Monday, September 22, 2014
You're Losing Me, God
Well I cannot even think of where to start! Things have even crazy lately. I'm officially married now--Mrs. Stephanie Bisaccia ❤️ But things are not how I would like. Or how I planned. I have been married over a month now and yet I have not felt married. I easily get depressed and overwhelmed with things. Why can't we both have better jobs? Why can't we afford our own place? Why do we have to live at his parents where they have no respect for our privacy as newlyweds?! I know I'm venting a bit but I feel it's the only place I can get my feelings out for my own sake. Because I'm sure no one reads this maybe except my husband! But I absolutely hate living there and I don't even know if that's accurately describing how I feel. I couldn't sleep last night because I was so livid with my brother in law. Of everyone, he shows the least respect and care for our privacy! And what can I do about it?....NOTHING! Because he's a spoiled brat and doesn't get corrected for anything because I think they're too afraid of him....how he will react! Which I swear if I'm ever a parent like that then someone shoot me! But what can I do? What does my opinion matter? I try so hard to stay positive and focused on God and His plan but it's so incredibly hard. It's hard when everything seems to be wrong in my life except my husband who is what's kept me going this long.

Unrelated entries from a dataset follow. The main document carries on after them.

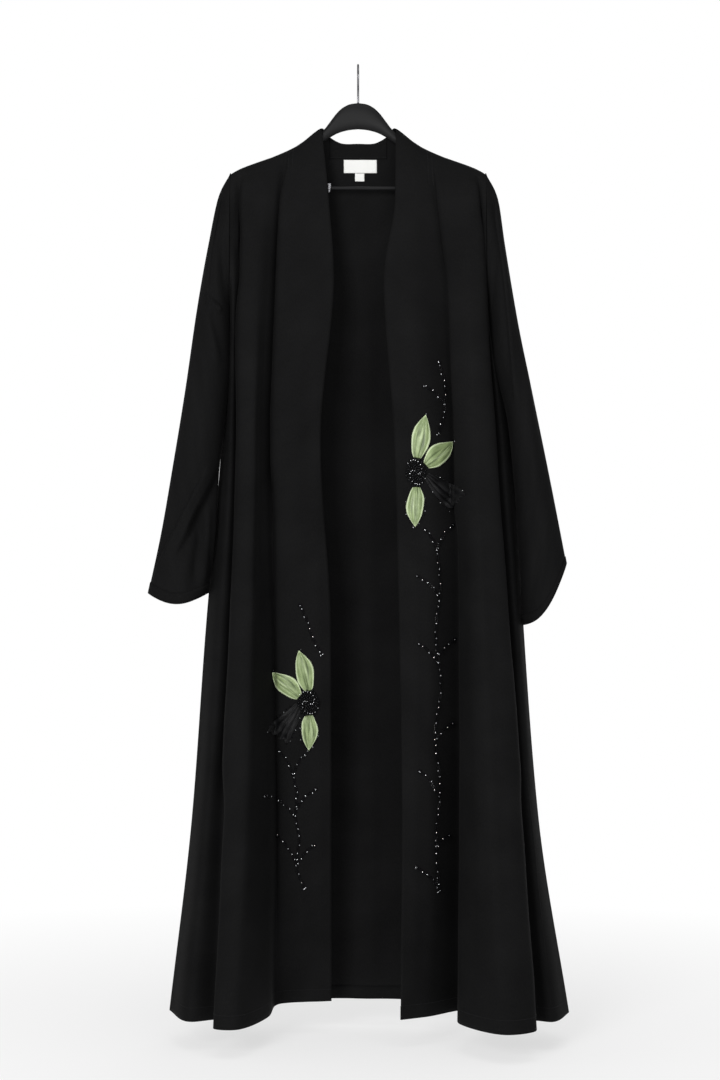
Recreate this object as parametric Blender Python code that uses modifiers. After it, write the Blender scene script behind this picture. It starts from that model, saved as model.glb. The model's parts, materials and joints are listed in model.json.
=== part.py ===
"""An open-front abaya cloak with sewn-on flowers, hanging from a clothes hanger.

The origin is the inner top of the hanger's hook. +Z is up, the cloak's front faces -Y, and
"left" is the -X side, as someone who faces the cloak sees it. Tables are in millimetres.
"""

from collections import namedtuple
from math import cos, pi, radians, sin, sqrt

import bmesh
import bpy
from mathutils import Vector

MM = 0.001

# Driving sizes, in millimetres.
CLOTH_WALL = 1.6
SEAM_GAP = 0.4
SHOULDER_HALF = 204
NECK_HALF = 58
HEM_Z = -1510
UNDERARM_Z = -403
ARMHOLE_BULGE = 34
OVER_ARM_DROP = 9
OVER_ARM_DEPTH = 12
NECK_STAND_OFF = 14
FACING_HALF = 46
FACING_SEAM_Z = -146
FACING_WALL = 1.0
LABEL_WALL = 0.9
PETAL_WALL = 1.8
PATCH_REACH = 5
HOOK_INNER_RADIUS = 18
HOOK_WIRE_RADIUS = 1.7
BAR_RADIUS = 3.0
BAR_Z = -195
BAR_HALF_LENGTH = 158
CLIP_X = -47
CLIP_WALL = 1.6

# The wire below the hook's crook: distance forward, distance under the crook.
HOOK_NECK = ((0, 11), (1.5, 6.5), (5.5, 1))
# The bar's upturned end: distance in from the tip, height.
BAR_CORNER = ((0, -186.2), (1.5, -192), (6, BAR_Z))
# The clip: height over the bar's middle, half the clip's width.
CLIP_WIDTHS = ((7, 4.0), (0, 3.6), (-7, 2.2))

# Heights at which the fold tables give each fold's place.
LEVELS = {"bust": -215, "chest": -340, "waist": -600, "hip": -900, "low": -1200, "hem": HEM_Z}

# The rows of facets below the shoulder, from the bust to just above the hem.
ROW_HEIGHTS = (-202, -250, -300, -352, UNDERARM_Z, -470, -545, -630, -730, -840)
ROW_HEIGHTS += (-950, -1065, -1180, -1295, -1410)

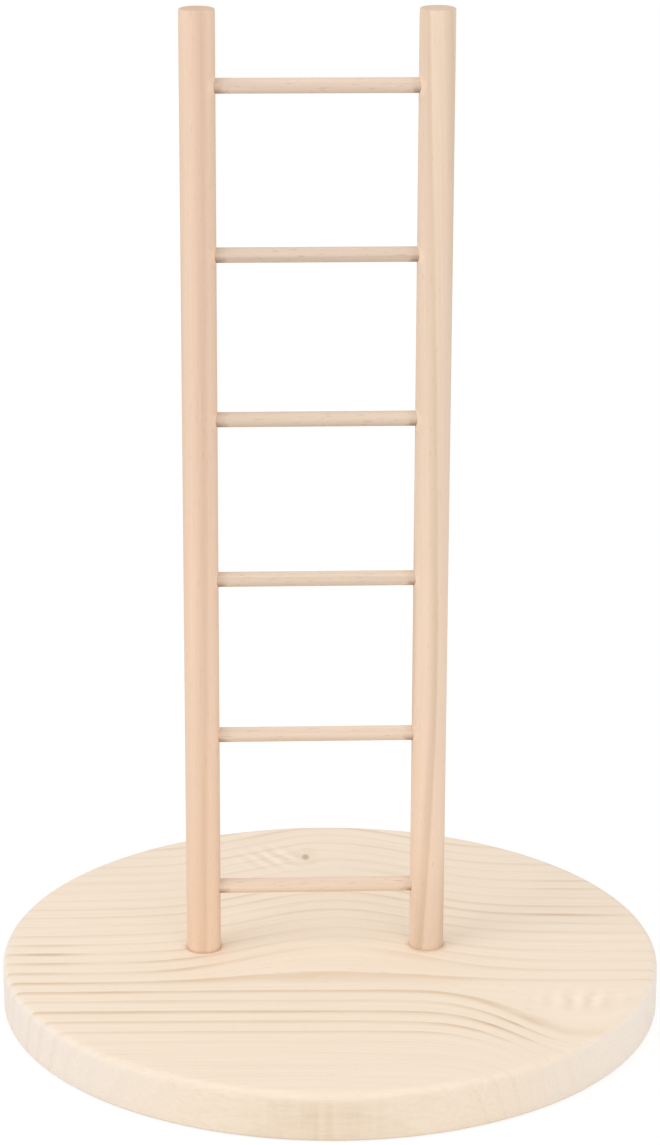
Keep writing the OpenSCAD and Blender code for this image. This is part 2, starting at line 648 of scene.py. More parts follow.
def grow(name: str, tree: Group, spec: object, values: dict[str, object]) -> bpy.types.Object:
    """Runs a Geometry Nodes tree once and keeps the result as a plain mesh.

    Args:
        name: The new piece's name.
        tree: The tree to run.
        spec: Fills the inputs that are named like its attributes and that the values leave out.
        values: The values of inputs, by name.

    Returns:
        The piece, with no modifier left on it.
    """
    seedling = bpy.data.meshes.new(f"{name}_seedling")
    piece = add_object(name, seedling)
    modifier = piece.modifiers.new(tree.data.name, "NODES")
    modifier.node_group = tree.data
    filled = tree.filled_by(spec) | values
    for socket in tree.data.interface.items_tree:
        if socket.in_out == "INPUT" and socket.name in filled:
            modifier[socket.identifier] = filled[socket.name]
    evaluated = piece.evaluated_get(bpy.context.evaluated_depsgraph_get())
    mesh = bpy.data.meshes.new_from_object(evaluated)
    piece.modifiers.remove(modifier)
    mesh.name = name
    piece.data = mesh
    bpy.data.meshes.remove(seedling)
    return piece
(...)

He's amazing and such a sweet and caring man of God. I couldn't have found a better man if I tried! But honestly, God, you're losing me! My faith slips further and further away by the hour and I hate that but when I see things around me I just have the hardest time seeing your hand at work in my life. But I desperately need You! Please intervene in my life...in our life for that matter. That we may find better jobs. That Chris would get published. That we would get out of that house soon! Please, God! Alls I can do is ask that of You! Help me to trust You! It's hard so I need your help!